Not all of that has been unpleasant. Convalescing from a wound, received in circumstances which are not what they seem at first, Hendricks has an affair with Luisa, an Italian girl met on a beach. She will be the love of his life, partly perhaps because the idyll is broken. Arguably his inability to form any happy subsequent relationship, and his recourse to prostitutes, are to be seen as a consequence, though this is perhaps a bit novelette-ish, a suspicion confirmed later in the book. There has to be something more magical in a relationship or love affair than one is offered here for the “only woman he ever loved” stuff to be convincing. Luisa remains a cardboard romantic heroine rather than being realised as a woman.

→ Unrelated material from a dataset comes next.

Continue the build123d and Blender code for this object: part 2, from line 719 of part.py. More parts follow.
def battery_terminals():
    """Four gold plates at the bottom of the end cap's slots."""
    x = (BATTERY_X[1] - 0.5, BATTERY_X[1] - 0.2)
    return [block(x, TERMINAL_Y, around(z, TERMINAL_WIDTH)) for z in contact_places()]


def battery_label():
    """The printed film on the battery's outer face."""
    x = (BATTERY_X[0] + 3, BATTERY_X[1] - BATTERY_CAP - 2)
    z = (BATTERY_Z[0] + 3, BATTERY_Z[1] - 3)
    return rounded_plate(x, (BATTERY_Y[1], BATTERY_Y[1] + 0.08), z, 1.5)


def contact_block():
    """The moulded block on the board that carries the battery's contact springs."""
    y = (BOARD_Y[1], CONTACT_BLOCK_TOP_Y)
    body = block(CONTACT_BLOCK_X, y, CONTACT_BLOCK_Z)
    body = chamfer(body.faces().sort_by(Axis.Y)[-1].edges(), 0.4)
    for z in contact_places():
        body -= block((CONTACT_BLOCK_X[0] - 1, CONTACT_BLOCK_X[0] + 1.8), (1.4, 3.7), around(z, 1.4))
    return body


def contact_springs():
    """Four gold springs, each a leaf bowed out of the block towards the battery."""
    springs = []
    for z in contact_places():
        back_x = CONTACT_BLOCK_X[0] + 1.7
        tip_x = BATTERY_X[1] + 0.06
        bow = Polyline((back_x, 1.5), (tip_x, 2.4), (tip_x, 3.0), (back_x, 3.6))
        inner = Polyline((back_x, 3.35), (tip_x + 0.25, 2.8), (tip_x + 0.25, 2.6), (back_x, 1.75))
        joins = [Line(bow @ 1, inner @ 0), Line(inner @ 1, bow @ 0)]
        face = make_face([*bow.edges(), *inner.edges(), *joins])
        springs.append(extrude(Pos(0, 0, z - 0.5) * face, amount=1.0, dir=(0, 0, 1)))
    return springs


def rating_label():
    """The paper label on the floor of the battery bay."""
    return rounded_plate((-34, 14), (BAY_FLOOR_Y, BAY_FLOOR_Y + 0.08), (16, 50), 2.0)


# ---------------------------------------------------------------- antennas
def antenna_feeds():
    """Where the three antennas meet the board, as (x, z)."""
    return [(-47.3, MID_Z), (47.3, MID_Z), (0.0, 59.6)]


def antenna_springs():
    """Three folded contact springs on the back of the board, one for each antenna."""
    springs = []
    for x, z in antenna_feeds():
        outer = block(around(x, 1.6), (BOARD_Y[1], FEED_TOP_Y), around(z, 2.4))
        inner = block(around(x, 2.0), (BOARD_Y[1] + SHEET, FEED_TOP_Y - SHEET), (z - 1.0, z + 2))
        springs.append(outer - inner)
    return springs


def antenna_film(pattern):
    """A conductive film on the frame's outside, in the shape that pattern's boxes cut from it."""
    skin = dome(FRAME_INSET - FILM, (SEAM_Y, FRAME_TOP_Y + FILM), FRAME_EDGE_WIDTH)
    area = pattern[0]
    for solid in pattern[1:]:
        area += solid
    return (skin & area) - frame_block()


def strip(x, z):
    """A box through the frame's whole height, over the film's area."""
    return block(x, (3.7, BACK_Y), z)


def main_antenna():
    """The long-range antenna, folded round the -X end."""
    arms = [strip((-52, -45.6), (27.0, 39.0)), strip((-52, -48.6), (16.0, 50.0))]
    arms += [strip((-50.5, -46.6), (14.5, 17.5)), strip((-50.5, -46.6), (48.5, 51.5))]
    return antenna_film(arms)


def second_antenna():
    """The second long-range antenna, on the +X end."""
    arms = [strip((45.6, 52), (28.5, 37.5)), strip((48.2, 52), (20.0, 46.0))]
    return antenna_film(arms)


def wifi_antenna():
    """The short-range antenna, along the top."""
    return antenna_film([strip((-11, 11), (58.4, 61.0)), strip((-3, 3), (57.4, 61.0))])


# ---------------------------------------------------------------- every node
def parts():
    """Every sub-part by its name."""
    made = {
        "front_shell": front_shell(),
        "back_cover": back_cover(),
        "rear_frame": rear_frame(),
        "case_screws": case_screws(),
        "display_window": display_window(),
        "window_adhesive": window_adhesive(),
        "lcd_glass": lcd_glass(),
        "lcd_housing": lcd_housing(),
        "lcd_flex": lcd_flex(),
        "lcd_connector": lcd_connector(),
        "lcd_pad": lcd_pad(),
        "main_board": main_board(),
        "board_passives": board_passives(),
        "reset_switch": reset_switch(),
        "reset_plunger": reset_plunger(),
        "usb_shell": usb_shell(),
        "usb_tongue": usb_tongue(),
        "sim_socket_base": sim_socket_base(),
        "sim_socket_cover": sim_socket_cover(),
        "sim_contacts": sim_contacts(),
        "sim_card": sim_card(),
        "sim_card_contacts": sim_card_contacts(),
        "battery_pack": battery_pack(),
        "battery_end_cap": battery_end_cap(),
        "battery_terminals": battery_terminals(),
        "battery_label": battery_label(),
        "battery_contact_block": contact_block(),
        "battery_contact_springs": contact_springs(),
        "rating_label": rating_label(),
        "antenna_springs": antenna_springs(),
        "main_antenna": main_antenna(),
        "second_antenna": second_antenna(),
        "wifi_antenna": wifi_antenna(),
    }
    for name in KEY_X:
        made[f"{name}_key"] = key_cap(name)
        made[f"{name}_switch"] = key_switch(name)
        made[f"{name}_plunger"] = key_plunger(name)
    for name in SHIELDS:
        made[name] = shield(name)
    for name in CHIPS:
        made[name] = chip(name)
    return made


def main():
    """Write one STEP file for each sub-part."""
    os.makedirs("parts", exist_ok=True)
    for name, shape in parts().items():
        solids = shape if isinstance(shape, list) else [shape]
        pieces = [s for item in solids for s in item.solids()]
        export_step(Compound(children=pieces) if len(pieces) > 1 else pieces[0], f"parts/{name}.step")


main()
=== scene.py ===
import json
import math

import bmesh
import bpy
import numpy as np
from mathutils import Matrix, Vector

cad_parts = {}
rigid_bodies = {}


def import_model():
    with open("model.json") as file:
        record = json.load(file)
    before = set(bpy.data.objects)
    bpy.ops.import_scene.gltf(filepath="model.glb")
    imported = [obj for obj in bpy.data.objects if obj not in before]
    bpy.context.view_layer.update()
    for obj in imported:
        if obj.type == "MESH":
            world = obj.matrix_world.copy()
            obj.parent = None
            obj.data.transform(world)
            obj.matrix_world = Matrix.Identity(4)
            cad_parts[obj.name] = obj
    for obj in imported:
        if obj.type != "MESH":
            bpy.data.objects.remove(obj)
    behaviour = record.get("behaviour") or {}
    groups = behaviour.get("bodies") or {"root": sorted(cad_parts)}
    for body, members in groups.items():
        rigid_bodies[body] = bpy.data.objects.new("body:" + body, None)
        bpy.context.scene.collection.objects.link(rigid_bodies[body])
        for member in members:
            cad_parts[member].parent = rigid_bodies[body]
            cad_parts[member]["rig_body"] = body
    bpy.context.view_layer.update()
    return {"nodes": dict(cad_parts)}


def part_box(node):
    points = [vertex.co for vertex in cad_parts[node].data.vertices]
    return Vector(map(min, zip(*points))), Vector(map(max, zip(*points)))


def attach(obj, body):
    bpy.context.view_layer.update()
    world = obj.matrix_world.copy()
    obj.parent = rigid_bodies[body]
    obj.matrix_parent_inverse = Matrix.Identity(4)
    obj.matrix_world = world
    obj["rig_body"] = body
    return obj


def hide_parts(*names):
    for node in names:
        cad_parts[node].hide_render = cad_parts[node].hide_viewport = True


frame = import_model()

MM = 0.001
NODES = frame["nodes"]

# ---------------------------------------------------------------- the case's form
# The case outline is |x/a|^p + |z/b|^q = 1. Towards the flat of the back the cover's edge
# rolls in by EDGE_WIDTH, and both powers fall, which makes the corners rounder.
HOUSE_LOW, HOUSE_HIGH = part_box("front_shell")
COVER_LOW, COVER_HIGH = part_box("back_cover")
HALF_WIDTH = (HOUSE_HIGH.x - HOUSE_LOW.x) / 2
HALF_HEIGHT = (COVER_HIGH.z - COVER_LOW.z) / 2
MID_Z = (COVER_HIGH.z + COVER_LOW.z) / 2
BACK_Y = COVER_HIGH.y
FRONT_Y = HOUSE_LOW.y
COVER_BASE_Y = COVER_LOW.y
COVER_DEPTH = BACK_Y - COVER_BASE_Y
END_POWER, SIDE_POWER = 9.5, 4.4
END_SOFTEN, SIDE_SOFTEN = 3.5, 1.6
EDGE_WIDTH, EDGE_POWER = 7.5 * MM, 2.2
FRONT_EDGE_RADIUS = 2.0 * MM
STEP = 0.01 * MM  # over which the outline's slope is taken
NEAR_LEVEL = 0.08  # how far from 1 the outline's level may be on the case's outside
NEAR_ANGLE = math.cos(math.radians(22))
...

Faulks has always been an engaging and intelligent writer, ready to tackle ambitious themes. There is much to enjoy in this novel, as well as much to harrow you in the war scenes. The descriptions of Hendricks’s visits to Pereira’s island are charming, even if Pereira himself is something less than a credible character. The flashbacks to Hendricks’s country childhood and education are good, likewise the treatment of his professional life. Most impressive, however, is the way in which his initially unsympathetic, even dislikeable, character is gradually made to seem more acceptable. There is a particularly good scene in which, long after the war, he visits his former commanding officer and one is led to understand why he is regarded with affection and respect. That said, Hendricks is never free of self-pity, but, as Anthony Powell used to remark, a degree of self-pity is an almost invariable ingredient of any bestseller. It’s certainly common to many first person narratives.

The ending, revealing what actually happened to the father Hendricks never knew, may be read as an acceptable twist in the tale, but it is also perhaps an explanation that explains nothing, for it must be doubtful to what extent the fate of someone one never knew can account for much in a person’s life. Nevertheless, in the context of the novel, it is acceptable at least as matter for argument. And argument is something that Faulks always invites. He has always been a novelist who explores ideas and has the gift of marrying his intellectual interests to a good and often emotionally involving story. This new novel is one of his most engaging, intelligent, continuously interesting and well told. His admiring readership won’t be disappointed.